Rohan Samarajiva, visiting professor at Delft University of Technology, Netherlands; Director of External Programs, LIRNE.net [Learning Initiative for Reforms in Network Economies]; and Former Director General of Telecommunications of Sri Lanka.
Over the past decade, the talk, and to some extent the practice, of privacy in rich countries has undergone a sea change. Privacy, once seen as a minority concern of paranoid activists, is today at the centre of e-commerce and information society discussions.
Is this concern limited to rich countries? Is Internet and telecom privacy not a policy issue or a public concern in countries on the bleak side of the digital divide? Is privacy a non-universal human right? I address these questions from the dual perspectives of a student of privacy and of a former privacy policy-maker.
There is little, if any, evidence on the level of public concern about privacy in poor countries. But it is a fact that the issue does not figure large in the policy agendas of these countries. For example in Sri Lanka, the civil war and its attendant problems of security, the cost of living and unemployment are likely to be listed as priority issues, not privacy. Even if the focus were to be narrowed to Internet and telecom, it is likely that access to voice telephones would be given more weight.
Attitudes toward telephone numbers can indicate the intensity of telecom privacy concerns. In parts of the United States such as Nevada well over 50 per cent of residential telephone numbers are unpublished. Home telephone numbers are usually not printed on U.S. business cards. By contrast, it is a rare Sri Lankan business card that does not flaunt one. The street sign of the Coroner’s Court of Sri Lanka’s capital city displays the Coroner’s home number.
In 1998-99, I chaired a public hearing on the improvement of telephone billing that addressed the making available of hitherto undisclosed and uncollected call details.

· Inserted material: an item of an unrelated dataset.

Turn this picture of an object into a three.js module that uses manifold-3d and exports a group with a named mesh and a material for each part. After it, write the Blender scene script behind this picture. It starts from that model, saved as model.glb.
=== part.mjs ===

I was surprised that only one of the over 400 public submissions mentioned privacy—an objection to the distribution of telephone bills unprotected by envelopes. Until the hearing, the major operator did not collect or provide call details. This was good for privacy but cause for much consumer unhappiness and billing disputes. The hearing had to decide on the form of disclosing more information.
Do these facts not reinforce the claim that privacy is not universal? Academic research suggests otherwise. Irwin Altman of the U.S. has shown that the essence of privacy—the ability, explicitly or implicitly, to negotiate boundary conditions of social relations—is transcultural. What differs among cultures is the concrete form of privacy concern. It is natural to see a heightened awareness of Internet privacy in the U.S. The same form will not be found in Sri Lanka, where there are less than four telephones per one hundred people.
When privacy was given concrete form, such as indiscriminate access to the details about telephone calls, people understood and cared. That enabled the crafting of a final order of the public hearing that safeguarded privacy while improving the transparency of the billing process.
Policy discourses in digitally deprived countries have emphasized external forces as drivers of privacy policies. In developing elements of the legal information-communications infrastructure for the Sri Lankan government in the late 1980s, I found most persuasive the claim that our privacy policies must meet European Union standards for the sake of our trading relationships. But the external rationale alone is a weak foundation. Effective policies need public support. Privacy advocates within and outside government must rethink their missions as including a strong component of public education. What I learned in the public hearing was the need to translate abstract privacy concerns into stories that relate to the everyday lives of citizens. This is the key to bridging the privacy divide.